● Stated task: Restate the complete material exactly.

** start Data for this exercise **

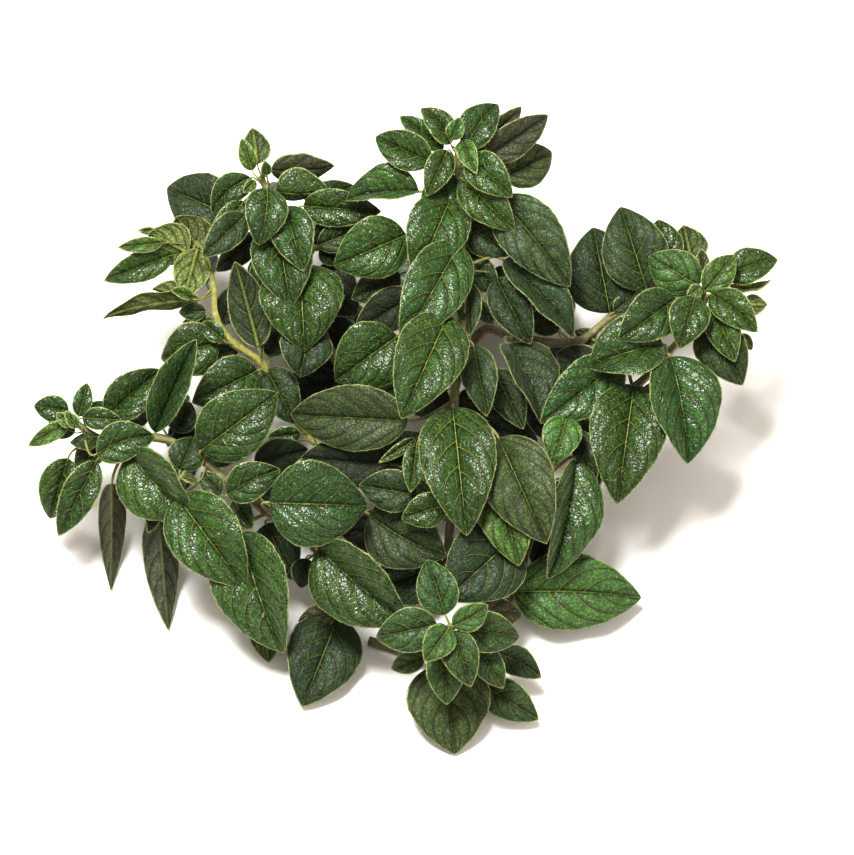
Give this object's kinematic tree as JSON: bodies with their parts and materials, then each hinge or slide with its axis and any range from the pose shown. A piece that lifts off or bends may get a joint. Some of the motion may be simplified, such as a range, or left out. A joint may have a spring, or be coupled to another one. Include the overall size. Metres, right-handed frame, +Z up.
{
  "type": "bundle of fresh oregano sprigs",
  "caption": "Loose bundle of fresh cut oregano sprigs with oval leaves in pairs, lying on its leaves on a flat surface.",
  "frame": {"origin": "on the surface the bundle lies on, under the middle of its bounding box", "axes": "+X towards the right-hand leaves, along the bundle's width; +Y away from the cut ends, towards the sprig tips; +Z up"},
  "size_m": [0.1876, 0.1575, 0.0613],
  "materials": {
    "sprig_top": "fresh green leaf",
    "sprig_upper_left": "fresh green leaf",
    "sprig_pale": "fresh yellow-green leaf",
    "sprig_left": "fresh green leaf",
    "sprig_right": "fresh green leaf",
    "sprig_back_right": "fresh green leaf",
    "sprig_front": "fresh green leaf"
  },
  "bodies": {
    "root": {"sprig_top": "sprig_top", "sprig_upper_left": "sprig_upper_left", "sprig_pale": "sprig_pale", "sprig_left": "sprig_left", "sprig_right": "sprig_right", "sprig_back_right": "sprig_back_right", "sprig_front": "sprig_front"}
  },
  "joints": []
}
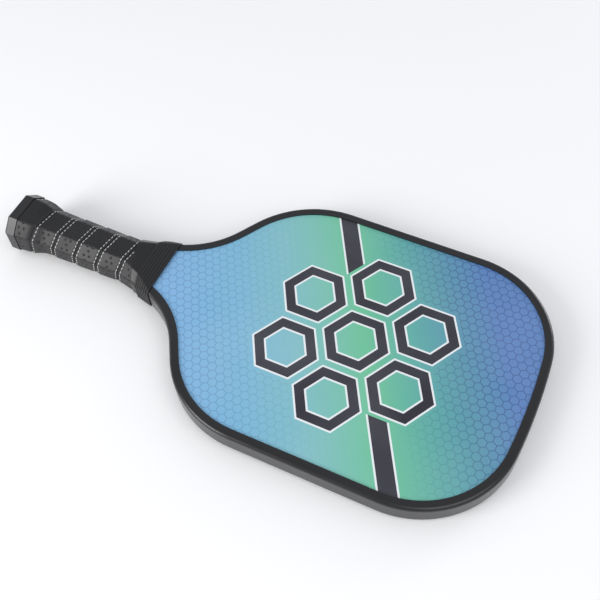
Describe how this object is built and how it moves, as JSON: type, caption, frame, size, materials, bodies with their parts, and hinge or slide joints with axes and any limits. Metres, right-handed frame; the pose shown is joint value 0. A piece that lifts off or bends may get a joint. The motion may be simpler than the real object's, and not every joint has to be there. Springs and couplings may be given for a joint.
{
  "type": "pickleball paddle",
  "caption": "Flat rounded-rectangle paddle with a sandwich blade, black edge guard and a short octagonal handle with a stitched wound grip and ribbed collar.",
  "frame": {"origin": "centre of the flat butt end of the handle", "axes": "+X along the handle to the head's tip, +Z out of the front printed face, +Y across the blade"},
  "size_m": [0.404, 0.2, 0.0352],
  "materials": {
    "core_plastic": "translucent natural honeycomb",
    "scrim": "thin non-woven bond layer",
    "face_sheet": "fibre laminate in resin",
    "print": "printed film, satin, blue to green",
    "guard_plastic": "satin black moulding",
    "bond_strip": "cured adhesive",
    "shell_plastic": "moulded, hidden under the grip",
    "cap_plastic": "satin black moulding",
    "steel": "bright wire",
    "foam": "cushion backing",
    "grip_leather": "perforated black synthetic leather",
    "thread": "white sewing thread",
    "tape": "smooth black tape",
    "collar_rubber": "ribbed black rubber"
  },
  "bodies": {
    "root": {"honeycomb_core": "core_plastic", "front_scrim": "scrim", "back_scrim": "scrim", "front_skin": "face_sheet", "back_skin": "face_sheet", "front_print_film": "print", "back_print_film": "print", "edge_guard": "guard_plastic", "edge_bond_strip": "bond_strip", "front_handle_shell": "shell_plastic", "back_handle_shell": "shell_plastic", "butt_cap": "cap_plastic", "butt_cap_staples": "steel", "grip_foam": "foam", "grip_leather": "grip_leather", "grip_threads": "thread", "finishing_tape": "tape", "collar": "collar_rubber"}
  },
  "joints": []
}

** end Data for this exercise **

● Answer for this exercise:
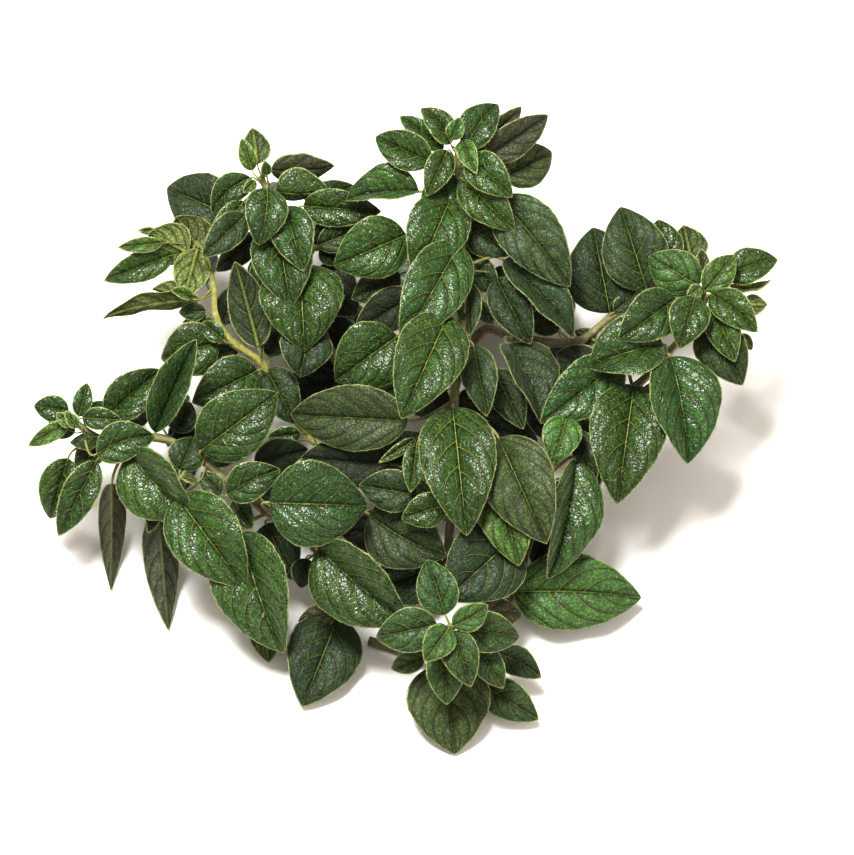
Give this object's kinematic tree as JSON: bodies with their parts and materials, then each hinge or slide with its axis and any range from the pose shown. A piece that lifts off or bends may get a joint. Some of the motion may be simplified, such as a range, or left out. A joint may have a spring, or be coupled to another one. Include the overall size. Metres, right-handed frame, +Z up.
{
  "type": "bundle of fresh oregano sprigs",
  "caption": "Loose bundle of fresh cut oregano sprigs with oval leaves in pairs, lying on its leaves on a flat surface.",
  "frame": {"origin": "on the surface the bundle lies on, under the middle of its bounding box", "axes": "+X towards the right-hand leaves, along the bundle's width; +Y away from the cut ends, towards the sprig tips; +Z up"},
  "size_m": [0.1876, 0.1575, 0.0613],
  "materials": {
    "sprig_top": "fresh green leaf",
    "sprig_upper_left": "fresh green leaf",
    "sprig_pale": "fresh yellow-green leaf",
    "sprig_left": "fresh green leaf",
    "sprig_right": "fresh green leaf",
    "sprig_back_right": "fresh green leaf",
    "sprig_front": "fresh green leaf"
  },
  "bodies": {
    "root": {"sprig_top": "sprig_top", "sprig_upper_left": "sprig_upper_left", "sprig_pale": "sprig_pale", "sprig_left": "sprig_left", "sprig_right": "sprig_right", "sprig_back_right": "sprig_back_right", "sprig_front": "sprig_front"}
  },
  "joints": []
}
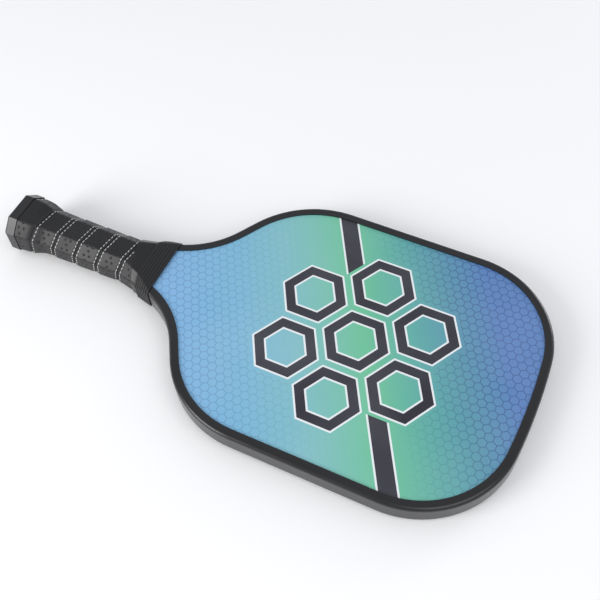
Describe how this object is built and how it moves, as JSON: type, caption, frame, size, materials, bodies with their parts, and hinge or slide joints with axes and any limits. Metres, right-handed frame; the pose shown is joint value 0. A piece that lifts off or bends may get a joint. The motion may be simpler than the real object's, and not every joint has to be there. Springs and couplings may be given for a joint.
{
  "type": "pickleball paddle",
  "caption": "Flat rounded-rectangle paddle with a sandwich blade, black edge guard and a short octagonal handle with a stitched wound grip and ribbed collar.",
  "frame": {"origin": "centre of the flat butt end of the handle", "axes": "+X along the handle to the head's tip, +Z out of the front printed face, +Y across the blade"},
  "size_m": [0.404, 0.2, 0.0352],
  "materials": {
    "core_plastic": "translucent natural honeycomb",
    "scrim": "thin non-woven bond layer",
    "face_sheet": "fibre laminate in resin",
    "print": "printed film, satin, blue to green",
    "guard_plastic": "satin black moulding",
    "bond_strip": "cured adhesive",
    "shell_plastic": "moulded, hidden under the grip",
    "cap_plastic": "satin black moulding",
    "steel": "bright wire",
    "foam": "cushion backing",
    "grip_leather": "perforated black synthetic leather",
    "thread": "white sewing thread",
    "tape": "smooth black tape",
    "collar_rubber": "ribbed black rubber"
  },
  "bodies": {
    "root": {"honeycomb_core": "core_plastic", "front_scrim": "scrim", "back_scrim": "scrim", "front_skin": "face_sheet", "back_skin": "face_sheet", "front_print_film": "print", "back_print_film": "print", "edge_guard": "guard_plastic", "edge_bond_strip": "bond_strip", "front_handle_shell": "shell_plastic", "back_handle_shell": "shell_plastic", "butt_cap": "cap_plastic", "butt_cap_staples": "steel", "grip_foam": "foam", "grip_leather": "grip_leather", "grip_threads": "thread", "finishing_tape": "tape", "collar": "collar_rubber"}
  },
  "joints": []
}